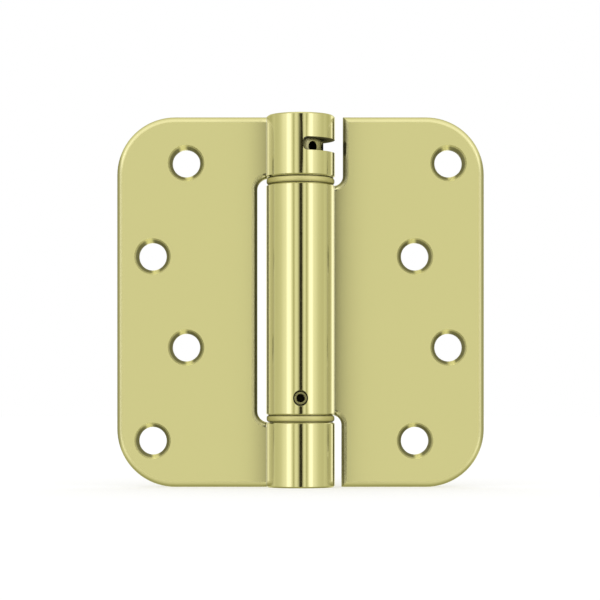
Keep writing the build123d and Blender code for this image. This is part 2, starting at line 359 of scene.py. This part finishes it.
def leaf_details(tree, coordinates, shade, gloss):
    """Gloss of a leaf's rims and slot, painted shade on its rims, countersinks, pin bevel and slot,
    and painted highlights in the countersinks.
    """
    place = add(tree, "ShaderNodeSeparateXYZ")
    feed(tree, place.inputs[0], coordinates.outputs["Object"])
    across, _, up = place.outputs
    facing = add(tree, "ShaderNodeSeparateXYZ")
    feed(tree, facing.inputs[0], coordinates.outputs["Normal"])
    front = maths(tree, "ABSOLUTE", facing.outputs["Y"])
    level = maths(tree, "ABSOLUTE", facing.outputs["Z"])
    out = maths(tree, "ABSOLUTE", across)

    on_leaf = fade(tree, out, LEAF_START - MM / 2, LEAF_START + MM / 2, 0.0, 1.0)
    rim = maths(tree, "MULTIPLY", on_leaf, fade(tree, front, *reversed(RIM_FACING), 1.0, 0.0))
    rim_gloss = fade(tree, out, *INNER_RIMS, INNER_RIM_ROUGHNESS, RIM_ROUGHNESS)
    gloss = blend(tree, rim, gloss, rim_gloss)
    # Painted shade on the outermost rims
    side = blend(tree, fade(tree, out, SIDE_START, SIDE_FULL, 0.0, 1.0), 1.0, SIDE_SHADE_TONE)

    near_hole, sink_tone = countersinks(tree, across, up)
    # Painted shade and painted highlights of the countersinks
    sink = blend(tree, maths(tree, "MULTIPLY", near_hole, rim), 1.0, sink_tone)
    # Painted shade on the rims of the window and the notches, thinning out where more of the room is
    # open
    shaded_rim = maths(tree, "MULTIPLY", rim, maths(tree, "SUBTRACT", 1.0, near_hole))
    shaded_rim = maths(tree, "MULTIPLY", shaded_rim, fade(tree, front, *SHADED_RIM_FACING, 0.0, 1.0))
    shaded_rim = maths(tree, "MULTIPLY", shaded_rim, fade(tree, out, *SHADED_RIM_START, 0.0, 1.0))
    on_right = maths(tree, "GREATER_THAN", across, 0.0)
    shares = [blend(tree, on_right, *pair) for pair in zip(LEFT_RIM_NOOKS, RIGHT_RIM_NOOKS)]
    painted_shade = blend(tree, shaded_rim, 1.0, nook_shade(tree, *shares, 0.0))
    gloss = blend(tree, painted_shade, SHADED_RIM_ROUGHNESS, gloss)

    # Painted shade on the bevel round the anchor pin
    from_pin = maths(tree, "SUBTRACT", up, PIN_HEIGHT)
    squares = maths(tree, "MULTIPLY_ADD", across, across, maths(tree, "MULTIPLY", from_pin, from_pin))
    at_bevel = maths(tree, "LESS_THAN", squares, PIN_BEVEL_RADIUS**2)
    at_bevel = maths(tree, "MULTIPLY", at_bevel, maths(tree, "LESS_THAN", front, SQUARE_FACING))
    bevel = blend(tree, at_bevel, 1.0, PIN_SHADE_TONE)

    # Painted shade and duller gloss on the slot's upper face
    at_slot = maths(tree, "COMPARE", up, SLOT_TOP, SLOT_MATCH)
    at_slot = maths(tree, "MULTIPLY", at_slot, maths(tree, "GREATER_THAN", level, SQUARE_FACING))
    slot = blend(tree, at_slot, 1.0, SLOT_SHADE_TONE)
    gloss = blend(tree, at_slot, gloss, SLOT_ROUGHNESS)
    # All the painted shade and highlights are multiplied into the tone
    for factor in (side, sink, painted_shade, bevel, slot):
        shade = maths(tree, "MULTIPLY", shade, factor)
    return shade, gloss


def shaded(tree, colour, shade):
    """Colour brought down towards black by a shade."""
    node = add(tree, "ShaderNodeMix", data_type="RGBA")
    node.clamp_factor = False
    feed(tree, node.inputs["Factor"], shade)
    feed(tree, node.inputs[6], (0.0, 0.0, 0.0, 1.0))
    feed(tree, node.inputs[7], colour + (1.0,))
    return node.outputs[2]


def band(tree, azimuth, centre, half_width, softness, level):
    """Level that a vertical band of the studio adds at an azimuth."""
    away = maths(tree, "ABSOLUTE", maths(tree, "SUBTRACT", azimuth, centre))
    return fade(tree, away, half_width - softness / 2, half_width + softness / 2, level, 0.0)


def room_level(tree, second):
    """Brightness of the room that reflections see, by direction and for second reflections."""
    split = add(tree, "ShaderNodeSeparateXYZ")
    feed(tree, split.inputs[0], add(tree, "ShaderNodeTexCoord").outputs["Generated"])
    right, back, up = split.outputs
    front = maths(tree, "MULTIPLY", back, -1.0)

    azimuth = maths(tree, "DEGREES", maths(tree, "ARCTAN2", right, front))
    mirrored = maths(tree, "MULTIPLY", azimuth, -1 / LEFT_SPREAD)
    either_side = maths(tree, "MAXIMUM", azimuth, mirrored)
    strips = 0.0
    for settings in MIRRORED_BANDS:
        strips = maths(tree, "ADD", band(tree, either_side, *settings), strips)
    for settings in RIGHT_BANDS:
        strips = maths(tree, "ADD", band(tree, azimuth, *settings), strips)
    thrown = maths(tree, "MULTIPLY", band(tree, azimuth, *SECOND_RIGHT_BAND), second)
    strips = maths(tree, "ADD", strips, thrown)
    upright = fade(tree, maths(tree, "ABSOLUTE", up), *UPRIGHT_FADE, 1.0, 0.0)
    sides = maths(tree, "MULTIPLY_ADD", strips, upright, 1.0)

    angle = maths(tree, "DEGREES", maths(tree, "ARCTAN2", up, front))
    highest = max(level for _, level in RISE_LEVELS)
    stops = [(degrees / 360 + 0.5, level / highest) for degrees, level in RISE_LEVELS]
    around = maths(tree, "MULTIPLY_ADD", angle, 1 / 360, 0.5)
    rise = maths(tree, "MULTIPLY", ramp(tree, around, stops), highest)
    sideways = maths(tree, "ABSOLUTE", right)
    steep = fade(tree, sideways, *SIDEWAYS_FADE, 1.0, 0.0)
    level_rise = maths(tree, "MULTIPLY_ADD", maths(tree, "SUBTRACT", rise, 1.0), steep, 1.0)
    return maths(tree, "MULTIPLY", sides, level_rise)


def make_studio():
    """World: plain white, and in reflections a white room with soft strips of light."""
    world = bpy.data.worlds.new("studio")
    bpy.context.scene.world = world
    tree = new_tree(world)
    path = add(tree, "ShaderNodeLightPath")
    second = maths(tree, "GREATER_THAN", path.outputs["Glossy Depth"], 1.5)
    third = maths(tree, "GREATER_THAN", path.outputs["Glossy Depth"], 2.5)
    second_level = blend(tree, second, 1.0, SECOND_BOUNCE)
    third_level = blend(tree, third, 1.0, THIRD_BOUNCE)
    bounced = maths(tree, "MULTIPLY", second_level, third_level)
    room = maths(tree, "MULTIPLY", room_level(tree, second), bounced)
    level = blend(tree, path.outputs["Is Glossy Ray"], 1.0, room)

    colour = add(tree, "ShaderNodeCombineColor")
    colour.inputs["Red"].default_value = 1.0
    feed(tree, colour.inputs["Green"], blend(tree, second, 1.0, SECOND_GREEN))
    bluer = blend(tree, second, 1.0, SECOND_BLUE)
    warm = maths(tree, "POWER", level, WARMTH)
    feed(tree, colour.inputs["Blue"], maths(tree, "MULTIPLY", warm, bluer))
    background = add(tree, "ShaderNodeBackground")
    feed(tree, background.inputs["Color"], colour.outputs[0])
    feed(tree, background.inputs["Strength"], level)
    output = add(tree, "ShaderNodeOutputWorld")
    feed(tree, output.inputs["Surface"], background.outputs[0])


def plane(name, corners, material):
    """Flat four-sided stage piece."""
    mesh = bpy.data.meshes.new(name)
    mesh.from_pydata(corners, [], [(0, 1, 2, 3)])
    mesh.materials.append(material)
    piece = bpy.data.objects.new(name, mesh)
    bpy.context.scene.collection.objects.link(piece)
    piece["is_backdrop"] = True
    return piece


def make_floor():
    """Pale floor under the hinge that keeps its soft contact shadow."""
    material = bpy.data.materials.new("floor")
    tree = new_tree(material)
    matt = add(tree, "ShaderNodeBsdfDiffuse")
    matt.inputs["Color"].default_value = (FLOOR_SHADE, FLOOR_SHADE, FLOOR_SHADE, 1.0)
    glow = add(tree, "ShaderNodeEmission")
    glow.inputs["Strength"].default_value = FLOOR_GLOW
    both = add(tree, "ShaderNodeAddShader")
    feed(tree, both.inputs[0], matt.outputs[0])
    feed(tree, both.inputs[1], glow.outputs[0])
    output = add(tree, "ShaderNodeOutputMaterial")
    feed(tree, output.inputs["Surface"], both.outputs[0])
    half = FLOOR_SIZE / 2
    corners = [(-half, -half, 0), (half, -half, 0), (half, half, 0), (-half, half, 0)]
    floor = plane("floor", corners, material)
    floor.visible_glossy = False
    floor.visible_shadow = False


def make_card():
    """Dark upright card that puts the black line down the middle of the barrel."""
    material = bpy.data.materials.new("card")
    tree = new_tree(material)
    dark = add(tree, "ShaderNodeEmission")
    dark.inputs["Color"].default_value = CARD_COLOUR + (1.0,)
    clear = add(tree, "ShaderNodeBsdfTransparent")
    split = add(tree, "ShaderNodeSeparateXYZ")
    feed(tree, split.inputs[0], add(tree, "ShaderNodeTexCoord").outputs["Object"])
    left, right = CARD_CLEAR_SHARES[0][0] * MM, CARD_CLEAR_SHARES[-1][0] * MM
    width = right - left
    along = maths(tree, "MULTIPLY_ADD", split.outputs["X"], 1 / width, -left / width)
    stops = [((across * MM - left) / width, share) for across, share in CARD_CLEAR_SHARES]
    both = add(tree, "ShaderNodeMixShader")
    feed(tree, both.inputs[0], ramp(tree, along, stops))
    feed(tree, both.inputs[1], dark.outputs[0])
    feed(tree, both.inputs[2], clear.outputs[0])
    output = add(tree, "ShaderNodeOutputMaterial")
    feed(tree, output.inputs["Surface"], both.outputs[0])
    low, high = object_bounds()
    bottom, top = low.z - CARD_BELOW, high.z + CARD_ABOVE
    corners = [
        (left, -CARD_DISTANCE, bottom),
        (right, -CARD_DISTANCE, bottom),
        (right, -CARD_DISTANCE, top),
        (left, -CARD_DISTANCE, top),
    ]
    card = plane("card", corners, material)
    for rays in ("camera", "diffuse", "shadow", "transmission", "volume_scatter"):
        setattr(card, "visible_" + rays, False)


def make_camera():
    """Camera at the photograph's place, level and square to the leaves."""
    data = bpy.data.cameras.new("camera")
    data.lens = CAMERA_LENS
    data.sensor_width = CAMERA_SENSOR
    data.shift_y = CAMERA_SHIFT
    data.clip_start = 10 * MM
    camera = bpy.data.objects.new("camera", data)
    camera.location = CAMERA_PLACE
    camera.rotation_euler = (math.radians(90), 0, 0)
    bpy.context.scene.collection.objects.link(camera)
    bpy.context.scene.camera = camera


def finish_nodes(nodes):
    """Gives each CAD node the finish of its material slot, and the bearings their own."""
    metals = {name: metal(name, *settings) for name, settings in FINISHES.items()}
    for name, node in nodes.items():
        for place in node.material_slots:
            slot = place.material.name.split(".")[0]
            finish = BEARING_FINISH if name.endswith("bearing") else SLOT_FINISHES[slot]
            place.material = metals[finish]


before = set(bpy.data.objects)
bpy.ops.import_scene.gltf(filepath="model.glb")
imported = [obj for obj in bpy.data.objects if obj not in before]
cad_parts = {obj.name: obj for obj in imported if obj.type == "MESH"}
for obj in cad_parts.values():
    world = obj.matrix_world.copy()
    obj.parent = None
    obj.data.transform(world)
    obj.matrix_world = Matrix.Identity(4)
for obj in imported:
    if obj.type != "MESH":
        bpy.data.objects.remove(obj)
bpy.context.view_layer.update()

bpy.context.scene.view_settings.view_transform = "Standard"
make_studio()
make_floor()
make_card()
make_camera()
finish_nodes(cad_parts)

===============

● **Aim**: Reproduce, word for word, only the lines from the one that contains "imported = [obj" through the final line.

● **Result of the task**:
imported = [obj for obj in bpy.data.objects if obj not in before]
cad_parts = {obj.name: obj for obj in imported if obj.type == "MESH"}
for obj in cad_parts.values():
    world = obj.matrix_world.copy()
    obj.parent = None
    obj.data.transform(world)
    obj.matrix_world = Matrix.Identity(4)
for obj in imported:
    if obj.type != "MESH":
        bpy.data.objects.remove(obj)
bpy.context.view_layer.update()

bpy.context.scene.view_settings.view_transform = "Standard"
make_studio()
make_floor()
make_card()
make_camera()
finish_nodes(cad_parts)